Dan Brill, editor of the Canadian-based Graphics Exchange, disagrees. He frankly says, "I think it's ludicrous." Echoing what he describes as a Canadian perspective on content's inherent non-value, Brill explains that the concerns of freelancers should fall under collective copyright law. He predicts the Tasini verdict "will undoubtedly shut down a machine that has usefulness. It's similar to what happened in the fifth century when the Huns pillaged the great library in Constantinople—the freelancers are doing the same thing by demanding to be paid for something that is already governed by collective copyright law."
And while Brill acknowledges that the ruling will not affect his own publishing operations in Canada, he suspects that the decision will set a precedent he hopes that, if pressed, the Canadian courts will eventually overrule.
"The difference is that content is free," Brill explains. "Print still has value, but what [archives] are selling is the ability to do a search, not the content." Brill believes that freelance writers have no real stock in digital archives because while they may have contributed content, the content belongs to the publications under collective copyright that he says should be extended to digital assets. "That the judge says microfilm is different from a digital file is crazy," admits Brill. And even though he also says, "digital assets are infinitive; print is not," as a publisher, he defines content on a value scale. "Value equals content over relevancy, where Shakespeare's a one and anything to do with Timothy McVeigh is a zillion." Brill says, "It conveys to me that applying a value standard establishes both the same. I don't understand how an obituary written 10 years ago possibly has the same value as a news article."
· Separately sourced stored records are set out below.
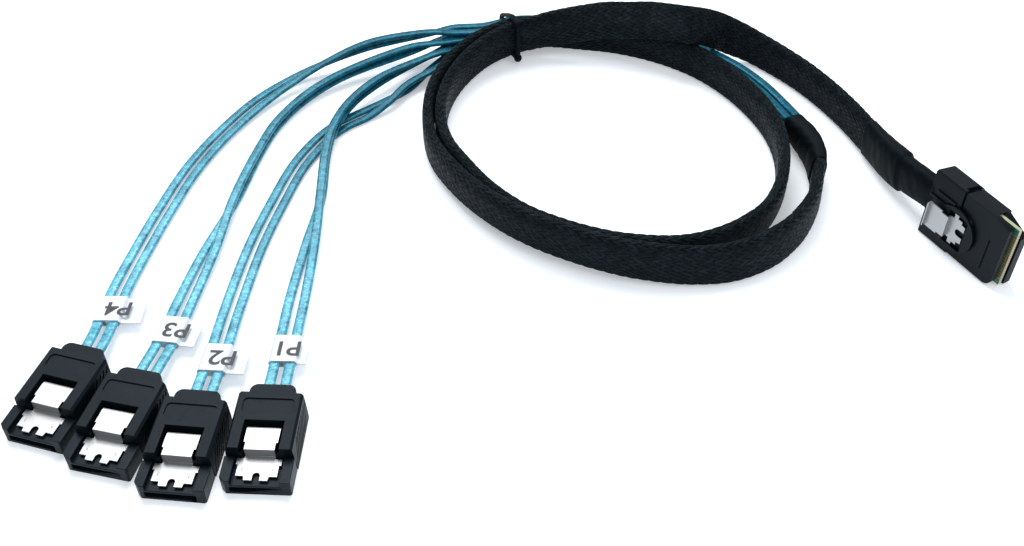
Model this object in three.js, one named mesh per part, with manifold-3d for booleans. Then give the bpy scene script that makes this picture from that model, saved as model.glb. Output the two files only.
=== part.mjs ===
// Mini SAS breakout cable: one wide card-edge plug, a flat braided sleeve, four latched SATA plugs.
// Millimetres, +Z up. The table is Z = 0 and the whole cable lies on it.
// Origin: middle of the box round the five plugs, at table height. +Y runs away from the viewer.
import * as THREE from 'three';
import { mergeVertices } from 'three/addons/utils/BufferGeometryUtils.js';
import Module from 'manifold-3d';

const wasm = await Module();
wasm.setup();

// Fits
const GAP = 0.3;              // clearance between neighbouring pieces
const THROUGH = 1;            // how far a cutter runs past the face it opens

// SATA plug: X across, Y from the mating face back to the leads, Z up from the table
const SATA_WIDTH = 14.7;
const SATA_BASE_HEIGHT = 4.3;
const SATA_BASE_LENGTH = 6.4;
const CORNER_CHAMFER = 1.1;
const CHANNEL_WIDTH = 10.2;
const CHANNEL_FLOOR = 2.95;
const SLOT_WIDTH = 10.8;
const SLOT_FLOOR = 0.75;
const SLOT_HEIGHT = 1.6;
const SLOT_DEPTH = 5.8;
const KEY_WIDTH = 1.2;
const KEY_HEIGHT = 0.5;
const TANG_WIDTH = 11.6;
const TANG_LENGTH = 6.5;
const TANG_FLOOR = 0.4;
const TANG_TOP = 3.2;
const BLOCK_LENGTH = 15;
const BLOCK_HEIGHT = 6.8;
const BLOCK_TOP_WIDTH = 13.9;
const BLOCK_FOOT_WIDTH = 15;
const BLOCK_EDGE = 0.5;
const BLOCK_CORNER = 1.2;
const WINDOW_WIDTH = 8.5;
const WINDOW_LENGTH = 7.6;
const WINDOW_FLOOR = 2.9;
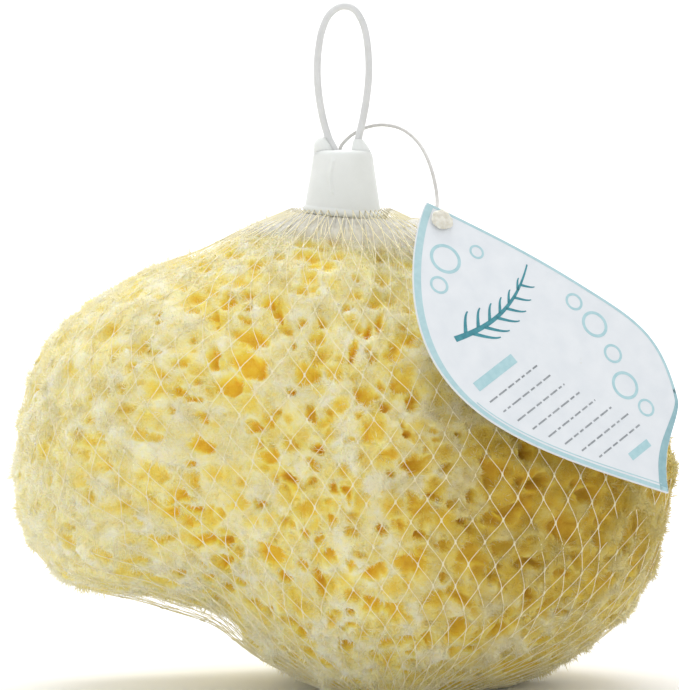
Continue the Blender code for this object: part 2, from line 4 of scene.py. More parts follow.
import bpy
import numpy as np
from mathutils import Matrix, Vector

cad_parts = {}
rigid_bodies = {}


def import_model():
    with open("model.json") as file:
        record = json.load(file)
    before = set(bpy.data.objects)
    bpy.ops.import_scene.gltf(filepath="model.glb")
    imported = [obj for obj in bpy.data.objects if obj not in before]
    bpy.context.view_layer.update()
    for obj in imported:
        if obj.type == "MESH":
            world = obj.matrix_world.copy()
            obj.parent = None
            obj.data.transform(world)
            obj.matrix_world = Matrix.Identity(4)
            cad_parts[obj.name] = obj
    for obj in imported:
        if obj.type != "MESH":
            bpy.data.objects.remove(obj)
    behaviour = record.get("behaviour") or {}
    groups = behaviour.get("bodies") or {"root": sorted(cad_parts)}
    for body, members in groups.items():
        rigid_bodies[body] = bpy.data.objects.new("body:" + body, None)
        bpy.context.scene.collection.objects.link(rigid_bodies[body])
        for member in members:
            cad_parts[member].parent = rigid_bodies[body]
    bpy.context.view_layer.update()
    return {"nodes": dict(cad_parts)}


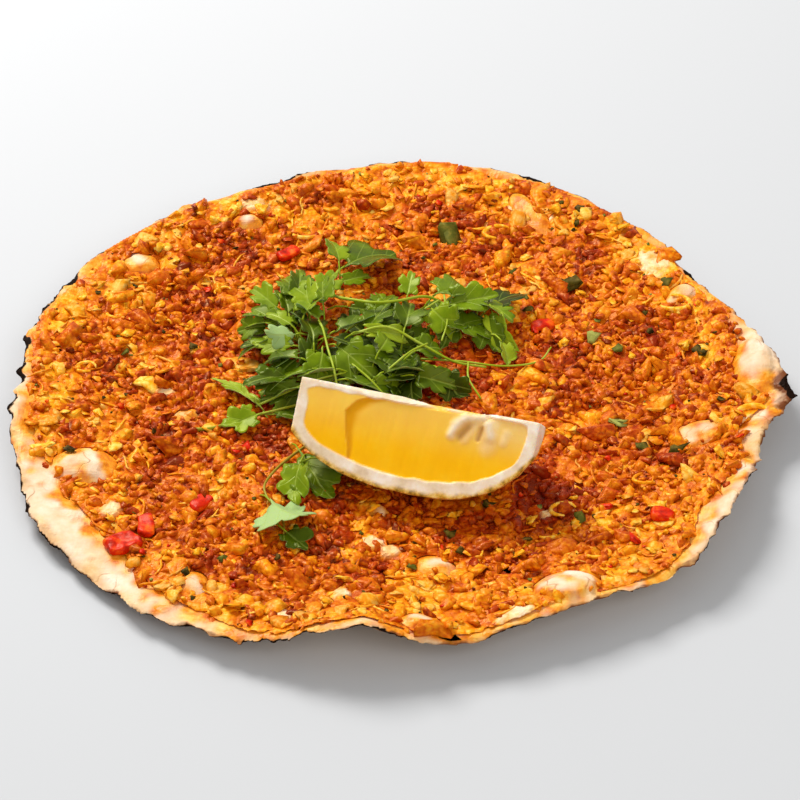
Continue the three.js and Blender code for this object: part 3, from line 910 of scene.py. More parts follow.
# %% Minced meat material
def minced_meat():
    recipe = new_material("minced_meat")
    read = recipe.read
    grain = recipe.noise(900, 3)
    shift = recipe.noise(260, 2, out="Color")
    bent = recipe.add("ShaderNodeMix", {0: 0.0035, 4: recipe.place, 5: shift}, data_type="VECTOR")
    inputs = {"Vector": bent.outputs[1], "Scale": 430.0, "Smoothness": 0.25}
    lumps = recipe.add("ShaderNodeTexVoronoi", inputs, feature="SMOOTH_F1").outputs["Distance"]
    wander = recipe.sum("MULTIPLY", recipe.sum("SUBTRACT", grain, 0.5), 0.55)
    tone = recipe.sum("ADD", read("tone"), wander)
    # Painted shade: tone falls towards the borders between small lumps.
    tone = recipe.sum("ADD", tone, recipe.ranged(lumps, 0.1, 0.75, 0.12, -0.2))
    stops = [(0, (92, 15, 2)), (0.2, (158, 50, 2)), (0.4, (206, 98, 2)), (0.6, (238, 138, 8))]
    shades = recipe.ramp(tone, *stops, (0.8, (252, 176, 26)), (1, (255, 206, 92)))
    base = recipe.mix(read("warm"), shades, recipe.mix(0.45, shades, color(186, 44, 6)))
    dough = recipe.mottled(260, (230, 156, 66), (240, 198, 138), (244, 218, 180), 0.9)
    height = recipe.sum("SUBTRACT", recipe.sum("MULTIPLY", grain, 0.35), lumps)
    return recipe.shade(
        Base_Color=recipe.mix(read("bare"), base, dough),
        Roughness=recipe.ranged(grain, 0.3, 0.7, 0.3, 0.5),
        Normal=recipe.bump(0.65, 0.7 * MM, height),
        Specular_IOR_Level=0.5,
        Specular_Tint=(1.0, 0.5, 0.1, 1.0),
    )


MINCED = minced_meat()
finish(core, MINCED, "minced_meat", "meat_spread")
for piece in crumbs:
    finish(piece, MINCED, "minced_meat")

# %% [markdown]
# Larger bits of onion are laid one by one: curls of its layers, each a row of x, y, radius, first
# angle, sweep and tone, and pale chunks between them.

# %% Onion curls and chunks
RINGS = [
    (95, 43, 5.5, 200, 260, 0.95), (117, -19, 5.5, 10, 190, 0.9), (34, 87, 5, 40, 220, 0.84),
    (-109, 8, 3.5, 0, 300, 0.9), (-36, 87, 4, 150, 200, 0.95), (26, 92, 3.5, 250, 200, 0.8),
    (-64, 54, 3, 30, 180, 0.85), (79, -48, 3.5, 100, 220, 0.75), (-63, -80, 2.6, 0, 290, 0.6),
    (-100, 40, 4, 90, 190, 0.78), (62, -84, 4, 200, 200, 0.8), (-84, 37, 2.5, 0, 200, 0.92),
    (52, -61, 4.2, 20, 250, 0.93), (46, -72, 3.2, 200, 240, 0.9),
]
CHUNKS = [
    (-52, 97, 6, 0.8), (55, 98, 6, 0.75), (79, 88, 6, 0.8), (-14, 103, 5, 0.75), (37, -84, 6, 0.8),
    (-10, -60, 5, 0.72), (64, -66, 5, 0.72), (-66, -83, 6, 0.75), (-96, -66, 6, 0.85), (-113, 30, 5, 0.8),
    (98, 20, 6, 0.8), (112, 30, 6, 0.85), (-20, -98, 6, 0.8), (12, -96, 6, 0.78), (84, -64, 5, 0.8),
    (-88, 74, 6, 0.85), (-44, 62, 5, 0.8), (104, -40, 6, 0.8), (42, -66, 5, 0.95), (55, -56, 5, 0.9),
]


def on_top(rows):
    """Places and normals on the topping under listed rows of x, y, …"""
    found = []
    for x, y, *_ in rows:
        hit = seen_from_above(CORE_TREE, x * MM, y * MM)
        found.append(hit if hit[0] is not None else seen_from_above(BREAD_TREE, x * MM, y * MM))
    return [np.array(column) for column in zip(*found)]


def lay_rings(rows):
    parts, tones, filled = [], [], 0
    for place, (_, _, radius, start, sweep, tone) in zip(on_top(rows)[0], rows):
        turn = np.radians(start + np.linspace(0, sweep, 16))
        wave = 0.4 * np.sin(1.7 * turn) + 0.9
        arc = np.column_stack([radius * np.cos(turn), 0.75 * radius * np.sin(turn), wave])
        thick = 0.2 * radius * np.sin(np.linspace(0.3, math.pi - 0.3, 16)) ** 0.7
        points, triangles = tube(place + arc * MM, thick * MM, 8)
        parts.append((points, triangles + filled))
        tones.append(np.full(len(points), tone))
        filled += len(points)
    piece = mesh_of("onion_rings", *[np.concatenate(column) for column in zip(*parts)])
    paint(piece, "tone", np.concatenate(tones))
    return piece


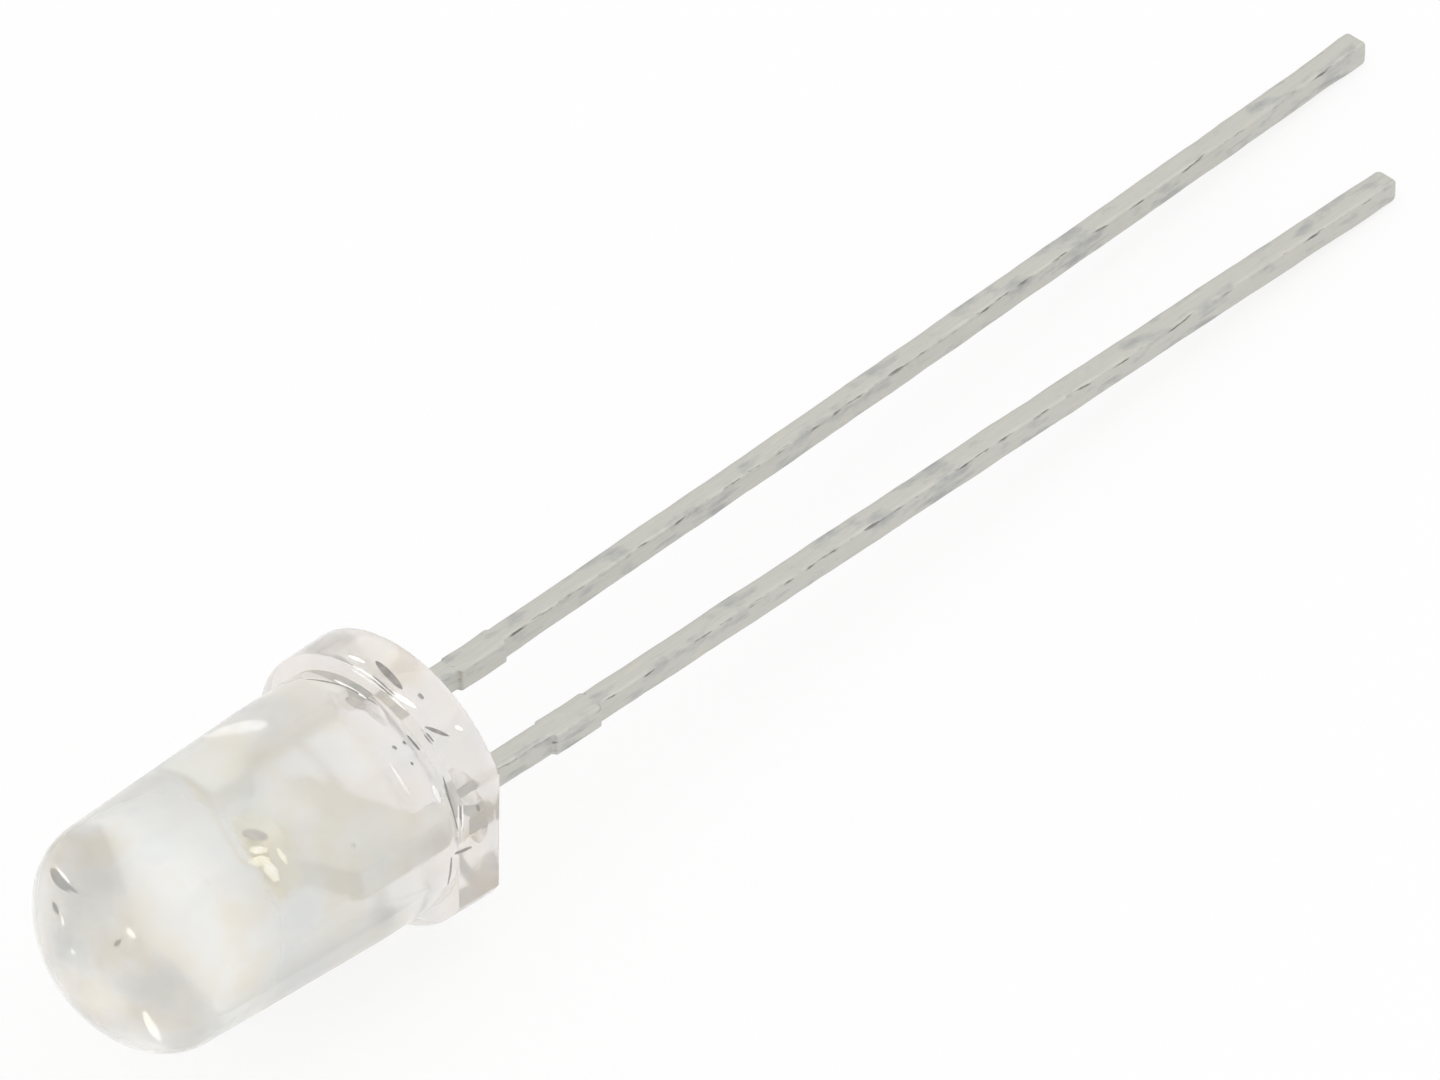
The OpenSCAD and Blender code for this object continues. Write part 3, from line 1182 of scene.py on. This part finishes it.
@dataclass
class ResinFlaws:
    """Thin air gaps that the casting left in the lens, most of them close under its skin. Their
    walls carry painted light and shade.

    Each gap runs between two points of the diode's axes, with a radius, in millimetres.
    """

    # Painted dark strokes: shade and the leads mirrored in the resin.
    dark: tuple[Gap, ...] = (
        ((0.57, -0.12, 2.74), (0.68, 0.56, 2.68), 0.080),
        ((1.34, -1.23, 2.10), (1.19, -0.37, 2.40), 0.023),
        ((1.19, -0.37, 2.40), (1.11, 0.37, 2.39), 0.024),
        ((0.91, 0.08, 2.81), (0.91, 0.66, 2.70), 0.021),
        ((0.84, 1.44, 2.34), (0.58, 1.70, 2.16), 0.047),
        ((1.08, 1.18, 2.10), (1.05, 1.44, 1.93), 0.030),
        ((0.93, 1.53, 2.31), (0.91, 1.69, 2.21), 0.024),
        ((1.47, 1.20, 2.08), (1.46, 1.23, 2.07), 0.038),
        ((1.23, 1.22, 2.07), (1.23, 1.25, 2.06), 0.030),
        ((1.35, 1.55, 1.84), (1.35, 1.57, 1.83), 0.026),
        ((0.51, 0.92, 2.60), (0.51, 0.97, 2.58), 0.045),
        ((0.88, 2.02, 1.56), (0.88, 2.43, 0.50), 0.036),
        ((1.02, 2.39, 0.00), (0.70, 2.42, -0.05), 0.056),
        ((1.17, 2.43, -0.02), (1.18, 2.33, -0.70), 0.028),
        ((0.50, 2.41, 0.85), (0.47, 2.41, 0.76), 0.060),
        ((7.73, -1.33, 1.18), (7.92, -0.83, 1.25), 0.125),
        ((7.90, -0.90, 1.31), (8.00, -0.47, 1.39), 0.042),
        ((8.13, -0.94, 0.88), (8.18, -0.81, 0.85), 0.075),
        ((8.13, 0.69, 0.96), (8.09, 0.73, 1.03), 0.053),
    )
    # Painted grey smudges of shade.
    smoky: tuple[Gap, ...] = (
        ((1.36, -0.04, 2.32), (1.32, 0.20, 2.31), 0.113),
        ((4.87, 0.67, 1.48), (4.65, 0.80, 1.41), 0.115),
    )
    # Painted glints of the lamps mirrored in the resin.
    bright: tuple[Gap, ...] = (
        ((0.74, -0.69, 2.66), (0.72, -0.35, 2.72), 0.045),
        ((0.93, -0.39, 2.72), (0.88, 0.52, 2.70), 0.038),
        ((0.87, 0.60, 2.66), (0.76, 1.01, 2.53), 0.060),
        ((1.15, -0.67, 2.33), (1.15, 0.14, 2.41), 0.034),
        # This long deep gap paints the soft box's highlight on the upper barrel.
        ((3.14, -1.45, 1.00), (2.69, -0.99, 1.40), 0.190),
        ((1.76, 1.42, 1.95), (1.73, 1.89, 1.50), 0.026),
        ((1.17, 1.95, 1.38), (1.16, 2.07, 1.19), 0.049),
        ((0.89, 2.43, 1.11), (0.91, 2.47, 0.51), 0.021),
        ((0.30, 1.68, 2.17), (0.25, 1.73, 2.13), 0.049),
        ((7.93, 0.83, 1.25), (7.93, 0.93, 1.19), 0.064),
        ((7.95, 1.32, -0.45), (7.72, 1.39, -1.06), 0.120),
        ((7.77, -1.24, 1.37), (7.94, -0.76, 1.44), 0.038),
        ((8.25, -0.61, 0.84), (8.28, -0.55, 0.78), 0.038),
        ((8.41, -0.18, 0.41), (8.42, -0.15, 0.40), 0.040),
    )
    # Painted reflection of the chip's pale facets near the cup.
    cream: tuple[Gap, ...] = (
        ((5.20, 1.23, 1.78), (5.00, 1.32, 1.73), 0.094),
        ((5.34, 1.37, 1.67), (5.08, 1.45, 1.62), 0.113),
        ((5.12, 1.51, 1.56), (5.08, 1.68, 1.38), 0.141),
        ((4.73, 1.40, 1.61), (4.71, 1.59, 1.43), 0.066),
    )
    flatness: float = 0.7
    smooth_deg: float = 80
    faceted_deg: float = 5

    def gap(self, bm: BMesh, gap: Gap, rounds: int) -> None:
        """Adds one gap as a drawn out ball.

        Args:
            bm: the shape that gets the gap.
            gap: its two ends and its radius.
            rounds: SMOOTH_ROUNDS, or FACETED_ROUNDS for a gap with broken facets.
        """
        start, end, radius = Vector(gap[0]), Vector(gap[1]), gap[2]
        along = end - start
        turn = along.to_track_quat("X", "Z").to_matrix().to_4x4()
        size = Matrix.Diagonal((along.length / 2 + radius, radius, radius * self.flatness, 1.0))
        place = Matrix.Translation((start + end) / 2) @ turn @ size
        bmesh.ops.create_icosphere(bm, subdivisions=rounds, radius=1.0, matrix=place)

    def build(self) -> None:
        """Makes one piece of each kind of gap."""
        for gleam, gaps, rounds in (
            (Gleam.DARK, self.dark, SMOOTH_ROUNDS),
            (Gleam.SMOKY, self.smoky, SMOOTH_ROUNDS),
            (Gleam.BRIGHT, self.bright, SMOOTH_ROUNDS),
            (Gleam.CREAM, self.cream, FACETED_ROUNDS),
        ):
            bm = bmesh.new()
            for gap in gaps:
                self.gap(bm, gap, rounds)
            shade(bm, self.smooth_deg if rounds == SMOOTH_ROUNDS else self.faceted_deg)
            word = gleam.value[0]
            # Each piece paints light and shade on the walls of its gaps.
            piece = settle(bm, f"resin_gaps_{word}", AXES.place())
            dress(piece, PaintedGapSkin(f"air_gap_{word}", "clear_resin", gleam))
            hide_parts("lens")
            log.info("%s: %d gaps", piece.name, len(gaps))


@dataclass
class Studio:
    """The floor, the lamps, the surroundings and the camera."""

    pixels_per_mm: float = 53.262
    origin_px: tuple[float, float] = (404.02, 765.62)
    to_camera: tuple[float, float, float] = (0.5335, 0.5357, 0.6546)
    picture_right: tuple[float, float, float] = (-0.7138, 0.7003, 0.0086)
    focal_mm: float = 1200.0
    sensor_mm: float = 36.0
    clip: tuple[float, float] = (0.01, 10.0)
    floor_reach: float = 1.2
    lamp_size: float = 0.8
    lamp_energy: float = 1.0
    lamp_place: tuple[float, float, float] = (-0.15, 0.1, 0.6)
    even_light: float = 0.8
    tent_tones: tuple[tuple[float, str], ...] = (
        (0.0, "#c6c6c1"),
        (0.02, "#ffffff"),
        (0.3, "#fafafa"),
        (0.8, "#e9e9e7"),
    )
    bounces: tuple[tuple[str, int], ...] = (
        ("max_bounces", 48),
        ("diffuse_bounces", 12),
        ("glossy_bounces", 40),
        ("transmission_bounces", 40),
    )

    def floor(self) -> None:
        """Lays the board under the diode."""
        bm = bmesh.new()
        bmesh.ops.create_circle(bm, cap_ends=True, segments=64, radius=self.floor_reach)
        bmesh.ops.translate(bm, verts=bm.verts, vec=(0, 0, cad_box[0].z))
        board = settle(bm, "studio_board", Matrix.Identity(4))
        dress(board, StudioFloor())

    def camera(self) -> None:
        """Sets the camera at the photograph's angle, far off with a long lens."""
        turn = AXES.turn()
        back = (turn @ Vector(self.to_camera)).normalized()
        right = turn @ Vector(self.picture_right)
        right = (right - right.dot(back) * back).normalized()
        up = back.cross(right)
        across, down = (
            (size / 2 - origin) / self.pixels_per_mm * MM
            for size, origin in zip(IMAGE_SIZE, self.origin_px)
        )
        width = IMAGE_SIZE[0] / self.pixels_per_mm * MM
        distance = self.focal_mm / self.sensor_mm * width
        data = bpy.data.cameras.new("photo_camera")
        data.lens, data.sensor_width = self.focal_mm, self.sensor_mm
        data.clip_start, data.clip_end = self.clip
        camera = bpy.data.objects.new("photo_camera", data)
        bpy.context.scene.collection.objects.link(camera)
        spot = right * across - up * down + back * distance
        aim = Matrix((right, up, back)).transposed().to_4x4()
        camera.matrix_world = Matrix.Translation(spot) @ aim
        bpy.context.scene.camera = camera

    def lamps(self) -> None:
        """Hangs one wide soft box over the diode."""
        data = bpy.data.lights.new("soft_box", "AREA")
        data.shape, data.size, data.energy = "DISK", self.lamp_size, self.lamp_energy
        lamp = bpy.data.objects.new("soft_box", data)
        lamp.location = self.lamp_place
        lamp.rotation_euler = (-Vector(self.lamp_place)).to_track_quat("-Z", "Y").to_euler()
        lamp.visible_camera = False
        bpy.context.scene.collection.objects.link(lamp)

    def surroundings(self) -> None:
        """Sets an even pale light all round, which clear and shiny surfaces see as a white tent."""
        world = bpy.data.worlds.new("white_tent")
        bpy.context.scene.world = world
        world.use_nodes = True
        tree = world.node_tree
        tree.nodes.clear()
        parts = add_node(
            tree,
            "ShaderNodeSeparateXYZ",
            {0: add_node(tree, "ShaderNodeTexCoord").outputs["Generated"]},
        )
        shade_up = colour_steps(tree, parts.outputs["Z"], self.tent_tones)
        even, tent, backdrop = (
            add_node(tree, "ShaderNodeBackground", {"Color": colour, "Strength": strength})
            for colour, strength in ((WHITE, self.even_light), (shade_up, 1.0), (WHITE, 1.0))
        )
        path = add_node(tree, "ShaderNodeLightPath")
        shiny = calc(
            tree, "MAXIMUM", path.outputs["Is Glossy Ray"], path.outputs["Is Transmission Ray"]
        )
        lit = add_node(
            tree, "ShaderNodeMixShader", {0: shiny, 1: even.outputs[0], 2: tent.outputs[0]}
        )
        seen = add_node(
            tree,
            "ShaderNodeMixShader",
            {0: path.outputs["Is Camera Ray"], 1: lit.outputs[0], 2: backdrop.outputs[0]},
        )
        add_node(tree, "ShaderNodeOutputWorld", {"Surface": seen.outputs[0]})

    def build(self) -> None:
        """Sets up the whole studio."""
        self.floor()
        self.camera()
        self.lamps()
        self.surroundings()
        scene = bpy.context.scene
        scene.view_settings.view_transform = "Standard"
        for setting, limit in self.bounces:
            setattr(scene.cycles, setting, limit)


def main() -> None:
    """Builds the diode and the studio in order."""
    logging.basicConfig(level=logging.INFO, format="%(name)s: %(message)s")
    LensCasting().build()
    Lead(
        Side.ANODE, width=0.46, length=27.7, lean_deg=1.9, bow_r=1200.0, tip_flare=0.08
    ).build()
    Lead(
        Side.CATHODE,
        width=0.5,
        length=25.3,
        lean_deg=0.9,
        bow_r=0.0,
        tip_flare=-0.02,
        tip_r=0.2,
        finish=TinnedSteel("hot_tin_on_cathode", shift=7.3),
    ).build()
    LeadFrame().build()
    ResinFlaws().build()
    dress_node("die_attach", SilverPaste())
    dress_node("led_chip", ChipCrystal())
    for name in ("chip_contact", "bond_wire"):
        dress_node(name, Gold())
    Studio().build()


if __name__ == "__main__":
    main()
But if freelancers now have powerful publishers in a position to pay for additional distribution of content, news librarians—the people behind the archives—will be charged will cleaning up for legal sake. Not only does this affect consumer use, but also staff research—everything from summarizing a lifetime of celebrity for the obituaries to exhuming yearly electoral college statistics. The standards by which readers, reporters and database solution providers operate will change since the Tasini case not only proved that digital assets are valuable, but that digital content is here to stay, though information may be limited based on funds. The decision also asks whether or not more staff writers will be expected to cover once-coveted freelance terrain or if publishers will, in fact, pay the price to go print-to-Web.